Wednesday, August 28, 2019

Book Cover: The Royal Abduls


I've been having fun working on the book cover for Ramiza Shamoun Koya's upcoming book The Royal Abduls, due out in spring, 2020, by Forest Avenue Press. Here's the description from the publisher:

Ramiza Shamoun Koya’s debut novel weaves together the lives of an evolutionary biologist and her eleven-year-old nephew, who is struggling with his cultural identity in post 9/11 Washington, D.C. Omar’s mother is white, and his first-generation American father never wants to talk about India. Or what it means to be Muslim, especially after what happened with the planes. When Amina leaves the West Coast for a D.C. lab job studying hybrid zones, Omar’s parents begin relying on her for childcare. Amina finds her nephew curious and lonely. Despite the demands of her male-dominated workplace and her preference for solitude, she befriends Omar and begins to form a clearer picture of her brother’s seemingly perfect life. Amina’s hesitant romance with a Sikh cricket coach and bookstore owner blossoms as Omar’s parents’ marriage fractures. THE ROYAL ABDULS, a family drama about the lives of secular Muslims post-9/11, engages with the struggles of women in the workplace, the difficulties of maintaining relationships in a fragmented America, and what it means to truly be yourself.

One of the main threads of the story is that eleven-year-old Omar creates a fantasy in which he's descended from Indian royalty. While trying to trace his family tree and learn all about the country of his father's people, Omar tries in every way he can to own some piece of his Indian heritage, royal or not, even affecting an Indian accent at school.

Thinking about Omar's beloved fantasy, I pictured two cityscapes, one right-side up and one upside down, one American, one Indian.

I started by building some elements. Townhouses, trees, the Washington Monument, the Capitol, all to represent the American half.


For India, I started with the Taj Mahal. The definitive Indian structure. In learning about the country, Omar would surely have discovered and wondered over the exotic beauty of its huge dome and flanking minarets



Then I found out where Omar's ancestors hailed from: a city called Hyderabad. The major landmark in Hyderabad is a monument and mosque called Charminar.


So I knew that needed to go in there too.


Most of the work I did in creating the cover for The Royal Abduls was in moving around my elements, adding and discarding them, choosing just which should be included and how their arrangement would look best on the page.

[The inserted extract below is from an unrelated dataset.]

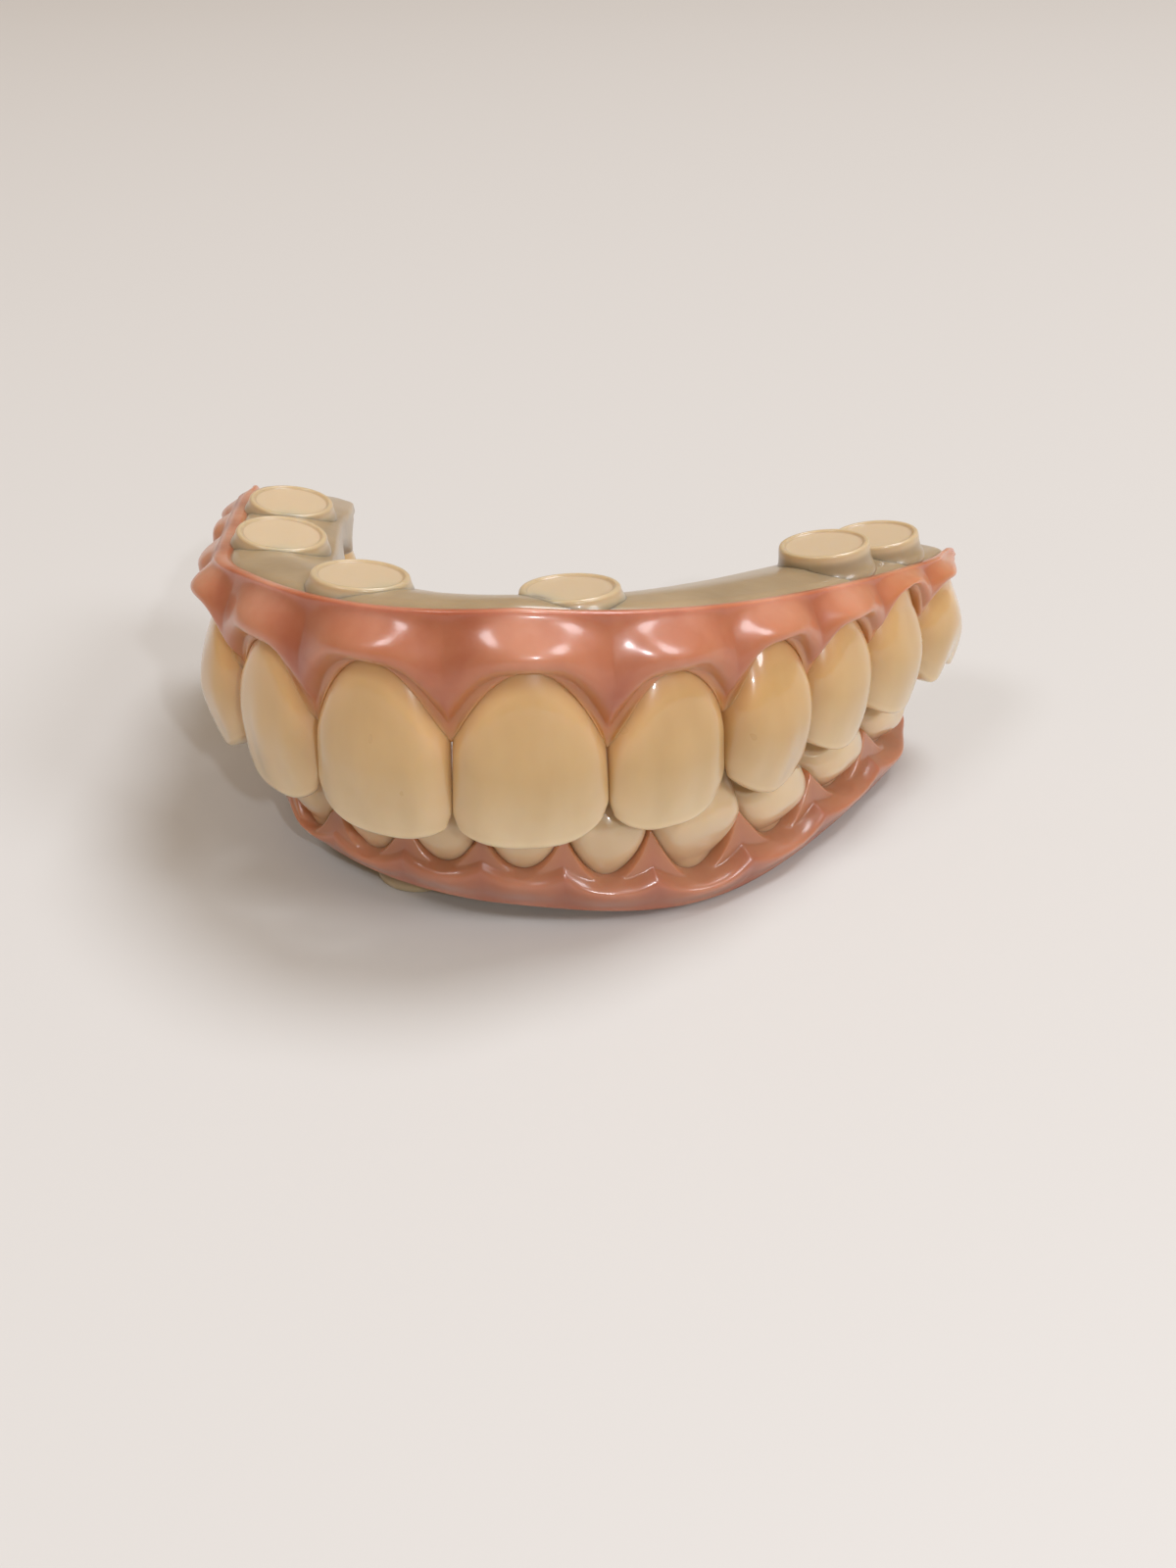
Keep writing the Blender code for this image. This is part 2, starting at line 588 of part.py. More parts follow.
def centre(names):
    """Move the meshes so that the box of the pieces stands centred over the origin."""
    spots = np.array([vertex.co for thing in bpy.data.collections[PIECES].objects
                      for vertex in thing.data.vertices])
    middle = 0.5 * (spots.min(axis=0) + spots.max(axis=0))
    for name in names:
        for thing in bpy.data.collections[name].objects:
            thing.data.transform(Matrix.Translation((-middle[0], -middle[1], 0.0)))


def collection_named(name):
    made = bpy.data.collections.new(name)
    bpy.context.scene.collection.children.link(made)
    return made


def main():
    for thing in list(bpy.data.objects):
        bpy.data.objects.remove(thing)
    pieces = collection_named(PIECES)
    cutters = collection_named(CUTTERS)
    standing = [(s, seat_frame(LOWER, s)[0][2]) for s in LOWER_SEATS]
    for arch, seats in ((UPPER, UPPER_SEATS), (LOWER, standing)):
        teeth = make_teeth(arch, pieces)
        make_framework(arch, teeth, seats, pieces, cutters)
        make_gum(arch, teeth, pieces)
    centre((PIECES, CUTTERS))


main()
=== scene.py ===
import math

import bpy
import numpy as np
from mathutils import Matrix, Vector


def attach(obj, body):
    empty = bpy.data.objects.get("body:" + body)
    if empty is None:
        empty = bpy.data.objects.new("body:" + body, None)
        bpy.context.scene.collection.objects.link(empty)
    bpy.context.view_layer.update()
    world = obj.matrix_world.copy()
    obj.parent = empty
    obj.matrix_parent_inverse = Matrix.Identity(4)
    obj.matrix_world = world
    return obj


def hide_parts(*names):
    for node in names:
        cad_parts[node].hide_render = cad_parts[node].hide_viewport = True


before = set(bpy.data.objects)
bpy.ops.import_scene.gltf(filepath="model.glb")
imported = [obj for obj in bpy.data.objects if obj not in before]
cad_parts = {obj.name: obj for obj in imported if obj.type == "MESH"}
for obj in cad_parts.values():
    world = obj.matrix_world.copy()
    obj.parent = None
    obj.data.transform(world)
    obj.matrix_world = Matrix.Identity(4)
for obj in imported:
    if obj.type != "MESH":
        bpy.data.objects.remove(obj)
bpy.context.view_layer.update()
print("frame loaded:", len(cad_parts), "nodes")

# Lengths are in millimetres here; makePiece turns them into metres.
# s runs along an arch from its middle (the wearer's right is negative), v points outwards from the
# labial line, and h is counted from the bite towards that arch's own gum.
bite = {"height": 7.5, "rearDrop": 1.2, "rearDropLength": 25.0, "rearDropEnd": 35.0,
        "cuspHeight": 1.6, "cuspSpacing": 6.2, "cuspInset": 1.68, "gap": 0.15,
        "middleX": 2.0255, "middleY": 17.6022}

# arms, right and left: the angle the front keeps below, the share of the length where the corner
# starts, its tightest radius, and the arm's own angle
upperArch = {
    "name": "upper", "up": 1.0, "halfWidth": 27.5, "depth": 29.5, "roundness": 0.84,
    "arms": [(45.0, 0.36, 10.0, 74.0), (90.0, 0.80, 30.0, 77.0)],
    "shift": 0.0, "setback": 0.0, "leftDeeper": 0.0, "middlePapilla": 5.5, "gumOverRoots": 0.42,
    "rootEnd": 11.2, "rootFall": 4.7, "gumTop": 13.2, "gumFall": 5.6, "gumMiddle": 4.0, "gumRise": 0.6,
    "incisorDepth": 5.8, "edgeLean": 0.3, "biteStart": 0.0, "incisorLonger": 0.42, "canineLonger": 0.5,
    # width, height of the gum line over the tooth, height of the papilla on its far side
    "teeth": [("central_incisor", 9.1, 10.0, 4.8), ("lateral_incisor", 7.7, 9.0, 5.3),
              ("canine", 6.8, 9.1, 5.5), ("first_premolar", 6.7, 8.4, 5.6),
              ("second_premolar", 6.5, 8.5, 5.2), ("first_molar", 7.7, 7.0, 5.6)]}

lowerArch = {
    "name": "lower", "up": -1.0, "halfWidth": 25.0, "depth": 30.0, "roundness": 0.56,
    "arms": [(44.0, 0.28, 10.3, 76.0), (90.0, 0.80, 30.0, 77.0)],
    "shift": 0.9, "setback": 2.9, "leftDeeper": 0.62, "middlePapilla": 1.0, "gumOverRoots": 0.42,
    "rootEnd": 4.5, "rootFall": 0.3, "gumTop": 6.4, "gumFall": 0.9, "gumMiddle": 0.0, "gumRise": -1.4,
    "incisorDepth": 5.0, "edgeLean": 1.3, "biteStart": -2.1, "incisorLonger": 0.2, "canineLonger": 0.3,
    "teeth": [("central_incisor", 4.8, 3.4, 1.0), ("lateral_incisor", 5.3, 3.8, 1.3),
              ("canine", 6.3, 4.3, 1.6), ("first_premolar", 6.8, 4.2, 1.6),
              ("second_premolar", 7.0, 4.1, 1.4), ("first_molar", 8.2, 4.0, 1.8)]}


def ease(x):
    # 3x^2 - 2x^3 between 0 and 1, flat outside
    x = np.clip(x, 0.0, 1.0)
    return x * x * (3.0 - 2.0 * x)


def softMax(a, b, blend):
    # half of a + b + root((a - b)^2 + blend^2): the larger one, with its corner rounded
    return 0.5 * (a + b + np.sqrt((a - b) ** 2 + blend ** 2))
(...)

One thing I like to do in my process is overdo things and then have to go back and simplify. I loved the detail of illuminated windows in my buildings, but putting them all together in a design was just too busy. So for the India half, the detailed silhouettes became straight silhouettes. For the America half, having one window stand out evoked a sense of intimacy that I liked. I did a lot of tinkering.

Simple got even simpler. I shared samples and consulted with publisher Laura Stanfill and author Ramiza Shamoun Koya, and as we narrowed things down, the landmarks of Washington DC got left at the wayside in favor of a simple line of townhouses representing home.

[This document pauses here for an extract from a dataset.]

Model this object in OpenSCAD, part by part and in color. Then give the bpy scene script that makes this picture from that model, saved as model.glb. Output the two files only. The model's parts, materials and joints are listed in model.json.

Laura thought the element of the moon felt unnecessary, so it went away. I tried a bit of a border, but we discarded that too. I played with some fancier lettering, but in the end we went with simple again, afraid that fancy might blur into exotic, which can easily slide into cultural appropriation like the Asian-flavored lettering on a Chinese takeout box.

What I think all of us wanted was a simple design that would allow the eye to focus on the geographic information of America/India and for the mind to pick up on the hand-in-hand themes of longing and home.


The Royal Abduls will be out in May of 2020. More information is here.

Here's an excerpt.

A couple of weeks later, Amina arrived at Omar’s private school a few minutes early for her presentation. She stood at the door in the back of the classroom, pushing her hair off the hot back of her neck while the teacher finished her lesson on democratic principles. Amina had first put on jeans, then traded them for khakis, but they were too loose to look actually professional, and she had already sweated through her button-up.

The school was a fairly exclusive one, the opposite of the scruffy public schools she and Omar’s father had attended. Omar’s classroom was bright and neat and new, and the students sat in groups rather than rows.

“Who exactly gets to vote in a democracy?” the teacher asked. Omar raised his hand from a front table, his eyes bigger than ever, his chin raised in eagerness. To Amina’s astonishment, he answered using a heavily applied Indian accent.

“It is depending,” he began, “on which period in history we are speaking of.”

Amina peered at him. He was second generation, born in America with a white mother and a father who had never spoken with an ethnic inflection in his life. Omar was speaking like his grandparents, like Amina’s parents, like a real, bona fide, not raised in the States or maybe even just recently arrived, Indian. Actually, it seemed a little exaggerated, like Apu from The Simpsons.